En el Cielo nos veremos

                                                                                                                        Justo Serna

 

Levante-EMV, 9 de febrero de 2007

 

                El grito mañanero imanta al oyente, que así se deja conducir por el cielo de las ondas. La expresión y la modulación, con altibajos sonoros, tienen ese fin: el de no dejar que el radioyente caiga, aletee o reaccione; el de aplacar su duda o su resistencia. Todo dicho con énfasis, pues --según admite Federico Jiménez Losantos en su último libro-- “hoy el comunicador en la radio se acerca más al showman que al reportero, al funambulista que al oficinista, al predicador que al agrimensor”. Por eso a los comunicadores también les llaman conductores. En La Mañana hay voces, latiguillos, anatemas, sarcasmos orales, motes, apelativos jocundos, sobrenombres que califican y tipifican, pronunciamientos afectados..., como hacía en sus mejores tiempos José María García cuando como un caza quería derribar a enemigos poderosos. También aquí, el timbre de las exclamaciones es una especie de proyectil que abate.

               Pero asimismo es espectáculo oral, charlismo: convierte en entretenimiento ideológico la forma bronca de la tertulia masculina, donde uno siempre se expresa a voces. Decía Harry G. Frankfurt en su librito On Bullshit que en la tertulia la gente hace declaraciones enfáticas, con gran estropicio, sin que le vaya la vida en ello. Se brama incluso, siendo el grito algo más escenográfico  que otra cosa. Pero esos rugidos persiguen otros fines: el de catequizar ideológicamente, el de reafirmar a los convencidos y el de enseñar a los oyentes indoctos para que aprendan el Sentido, España y la Libertad. Grandes palabras, sí.

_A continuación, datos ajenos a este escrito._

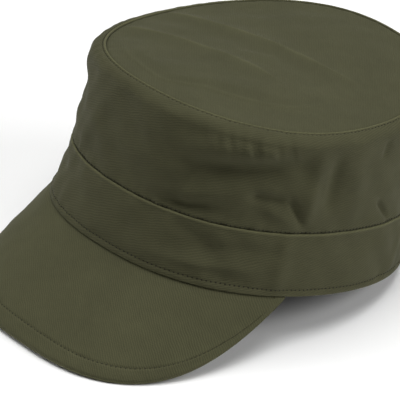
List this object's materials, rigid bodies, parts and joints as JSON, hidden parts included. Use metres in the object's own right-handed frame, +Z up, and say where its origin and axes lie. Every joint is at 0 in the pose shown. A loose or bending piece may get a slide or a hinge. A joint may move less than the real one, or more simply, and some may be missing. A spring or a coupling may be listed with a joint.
{
  "type": "military peaked cap",
  "caption": "Soft flat-topped field cap of olive twill, with a sewn band, a curved stitched visor and a tab closure at the back.",
  "frame": {"origin": "on the table, under the middle of the cap's bounding box, with the cap standing on the edge of its visor and on the rear corners of its hem", "axes": "+X to the wearer's left, +Y to the rear (the visor points to -Y), +Z up; the cap stands nose-up, so its hem plane is tilted 12.8 degrees about X"},
  "size_m": [0.176, 0.2578, 0.1239],
  "materials": {
    "twill": "matt cotton twill, olive",
    "tape": "matt woven cotton tape, olive",
    "sweatband_cloth": "matt cotton, olive",
    "interlining": "stiff unbleached woven interlining",
    "board": "flexible polyethylene sheet",
    "loop_pile": "soft loop pile, olive",
    "hook_nylon": "moulded nylon hooks on tape, olive",
    "label_cloth": "woven white label, blank",
    "thread": "sewing thread, olive"
  },
  "bodies": {
    "cap": {"crown_top": "twill", "crown_side": "twill", "crown_front_interlining": "interlining", "crown_seam_tape": "tape", "back_seam_tape": "tape", "band_outer": "twill", "band_interlining": "interlining", "sweatband": "sweatband_cloth", "visor_cover_top": "twill", "visor_board": "board", "visor_cover_bottom": "twill", "arch_binding": "tape", "loop_tab": "twill", "loop_patch": "loop_pile", "care_label": "label_cloth", "visor_thread": "thread", "hem_thread": "thread", "band_top_thread": "thread", "crown_thread": "thread"},
    "hook_flap": {"hook_tab": "twill", "hook_patch": "hook_nylon"}
  },
  "joints": [
    {"name": "tab_peel", "type": "hinge", "parent": "cap", "child": "hook_flap", "pos_m": [-0.04231, 0.10305, 0.00337], "axis": [0.4061, 0.4251, 0.8089], "range_deg": [0, 100], "stiffness_Nm_per_rad": 0.0006}
  ]
}
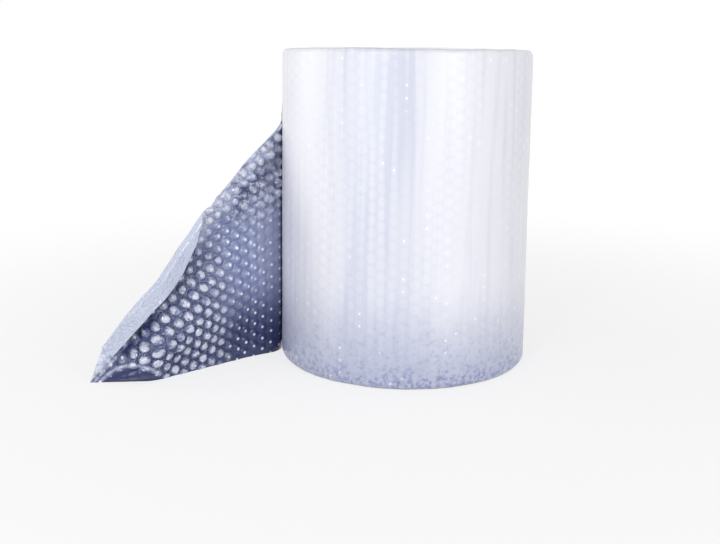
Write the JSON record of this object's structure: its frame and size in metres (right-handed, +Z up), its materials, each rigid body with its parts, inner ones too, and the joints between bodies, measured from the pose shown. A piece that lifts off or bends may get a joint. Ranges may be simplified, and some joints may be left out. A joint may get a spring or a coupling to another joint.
{
  "type": "air bubble film roll",
  "caption": "Free-standing coreless roll of clear air bubble cushioning film with an open winding hole and a slanting loose end that trails along the floor.",
  "frame": {"origin": "on the roll's axis, in the plane of the end that it stands on", "axes": "+Z up along the roll's axis and its winding hole, +Y to the back, with the loose end trailing to the left (-X) and front (-Y)"},
  "size_m": [0.4077, 0.2447, 0.3],
  "materials": {
    "film": "clear soft film with air bubbles, milky where it is wound many turns thick, lavender grey in one layer"
  },
  "bodies": {
    "root": {"bubble_film": "film"}
  },
  "joints": []
}
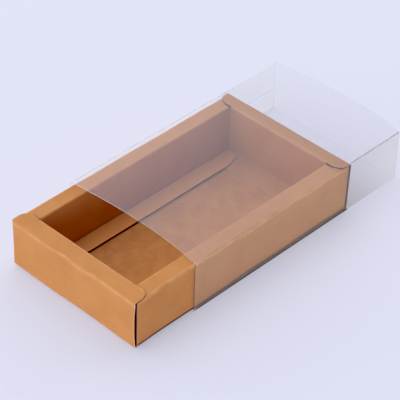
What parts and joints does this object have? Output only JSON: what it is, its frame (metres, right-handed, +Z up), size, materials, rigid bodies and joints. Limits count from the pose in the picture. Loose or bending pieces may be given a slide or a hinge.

                Como en los cuentos, como en los púlpitos de antaño, el predicador describe con afectación y fiereza el horror de los villanos, lo que implica sobrevivir bravamente en un mundo hostil. El aspaviento mañanero de Federico Jiménez Losantos está concebido  dramáticamente para eso. Según revela en su libro: “nos sumergimos en una atmósfera brumosa y sugerente, que se parece mucho a la vida real”, una vida en la que los oyentes desvalidos desean “el triunfo de los buenos, incomprendidos, solitarios y valientes y el castigo implacable de los malos, poderosos, viles y cobardes”. En efecto, en su programa, también Jiménez Losantos convierte lo real en un relato inacabable de bribones emboscados, de malvados que acechan, de princesas secuestradas y de héroes abnegados, secretos y públicos: como él mismo, el gran comunicador.

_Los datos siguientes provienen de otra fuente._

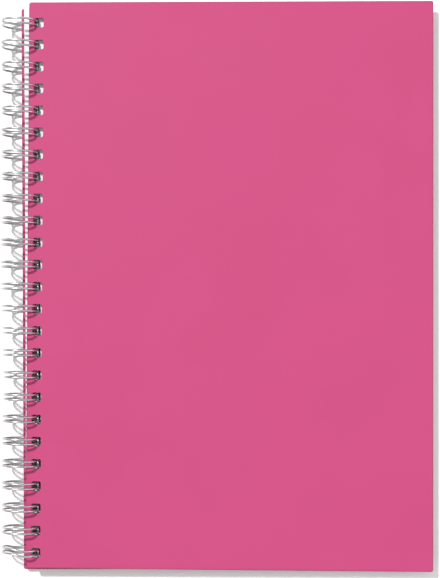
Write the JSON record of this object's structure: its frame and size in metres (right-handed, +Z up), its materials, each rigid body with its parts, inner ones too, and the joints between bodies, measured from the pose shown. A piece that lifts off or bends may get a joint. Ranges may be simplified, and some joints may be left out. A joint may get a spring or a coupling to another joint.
{
  "type": "scrapbook",
  "caption": "Closed scrapbook with plain pink board covers and blank leaves on a metal twin-loop wire binding; both covers turn round the wire.",
  "frame": {"origin": "middle of the closed book's footprint, on the surface that it lies on", "axes": "+X from the spine to the fore-edge, +Y from the tail to the head, +Z up out of the front cover"},
  "size_m": [0.166, 0.2182, 0.0144],
  "materials": {
    "cover_board": "satin",
    "page_paper": "matte",
    "binding_wire": "satin"
  },
  "bodies": {
    "binding": {"wire_binding": "binding_wire", "pages": "page_paper"},
    "front_cover": {"front_cover": "cover_board"},
    "back_cover": {"back_cover": "cover_board"}
  },
  "joints": [
    {"name": "front_cover_turn", "type": "hinge", "parent": "binding", "child": "front_cover", "pos_m": [-0.07578, 0, 0.00728], "axis": [0, -1, 0], "range_deg": [0, 240]},
    {"name": "back_cover_turn", "type": "hinge", "parent": "binding", "child": "back_cover", "pos_m": [-0.07578, 0, 0.00728], "axis": [0, 1, 0], "range_deg": [0, 240]}
  ]
}
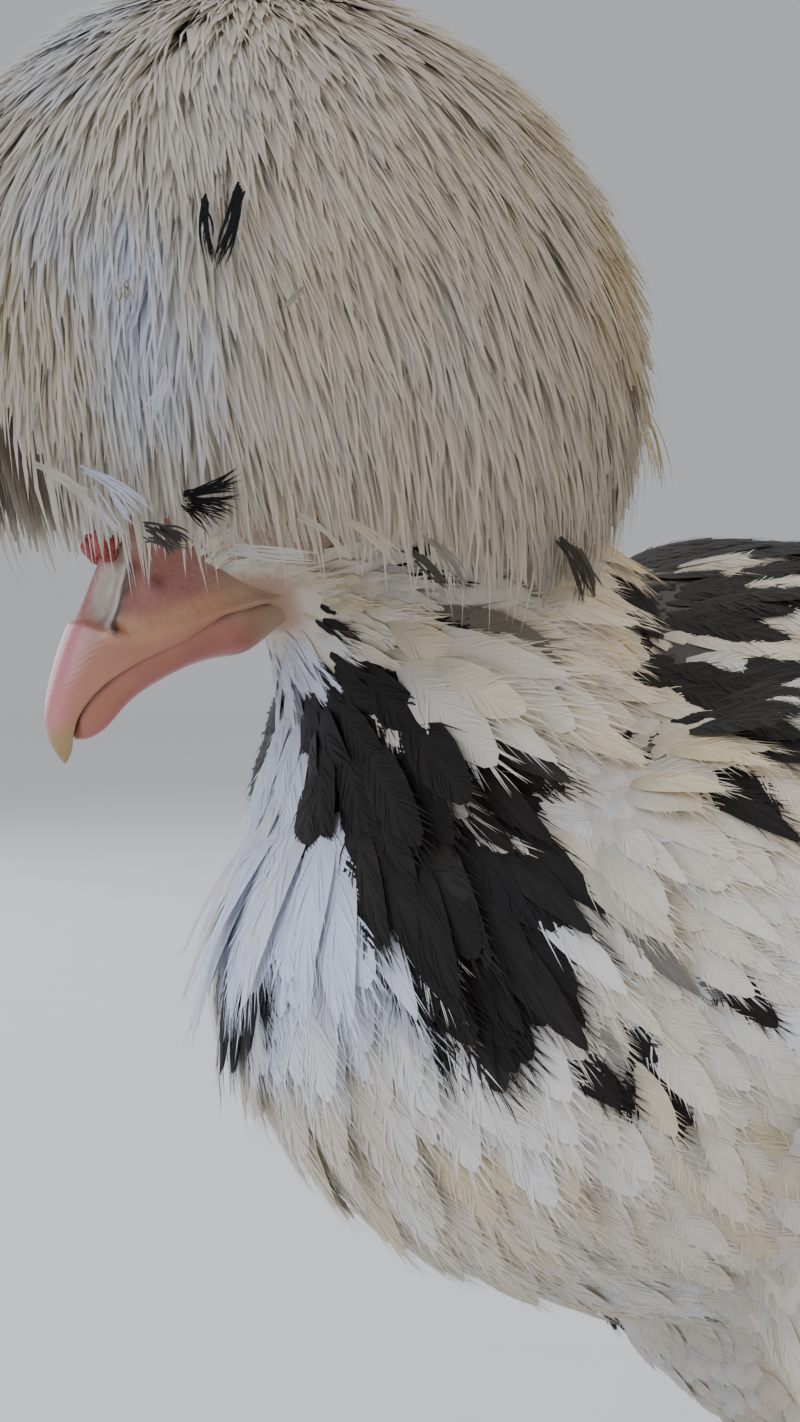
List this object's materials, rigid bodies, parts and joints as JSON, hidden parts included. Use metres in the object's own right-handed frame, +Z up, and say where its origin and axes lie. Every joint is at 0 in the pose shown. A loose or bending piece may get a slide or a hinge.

                “Tiene que haber personajes, a ser posible reales pero, ojo, con ciertas características de ficción”. Es decir, de lo que se trata es de largar un cuento en el que caracteres muy conocidos cumplan tareas previsibles. Y ello con el propósito declarado de presentar el bien frente al mal en términos maniqueos. ¿Es así? Pues sí, y es por eso por lo que en el último libro de Jiménez Losantos hay personajes radiofónicos muy tipificados: hermanos de sangre tempranamente muertos que fueron titanes y de los que el aventajado discípulo aprende y a los que redobla (Antonio Herrero); donantes o ayudantes que saben retirarse a tiempo (Luis Herrero) para dar la gran oportunidad al héroe; traidores que no supieron ser fieles aguardando hasta el final (José María García); villanos distantes pero extremadamente malvados que se infiltran (Jesús de Polanco);  y brujas (sí, alguna bruja). Son  páginas en las que se relata una batalla en la que se enfrentan las fuerzas del cielo y del infierno, una batalla cuya consumación trae una moraleja aleccionadora: la restauración de un orden previamente quebrado por los malvados fuertes y sus cofrades.

                Describiendo los éxitos en las ondas, el incremento de su audiencia, Jiménez Losantos tiene la festiva idea de calificar  esa hazaña en términos de milagro, pues un prodigio es precisamente lo que en su último libro se relata: “el mayor milagro radiofónico e incluso sociológico de la moderna historia de España”, concluye en la página 577. Nada nos dice, sin embargo, sobre el dichoso porvenir que se abre, pero... Pero la existencia real no es así. Sólo en las ficciones se dan el desenlace de los conflictos, la compensación a tantas estrecheces, el abracadabra de última hora. Por eso decía Josep Pla que, frente a los cuentos y las novelas naturalistas de antaño, “en la vida no hay nada que se acabe” felizmente, con prodigios. Un día, sin más, ya no estaremos por aquí: como mucho en el reino de los Cielos. Pero aquí abajo seremos olvidados. También Federico. Entonces es que habremos llegado al punto final. Pues eso: punto final.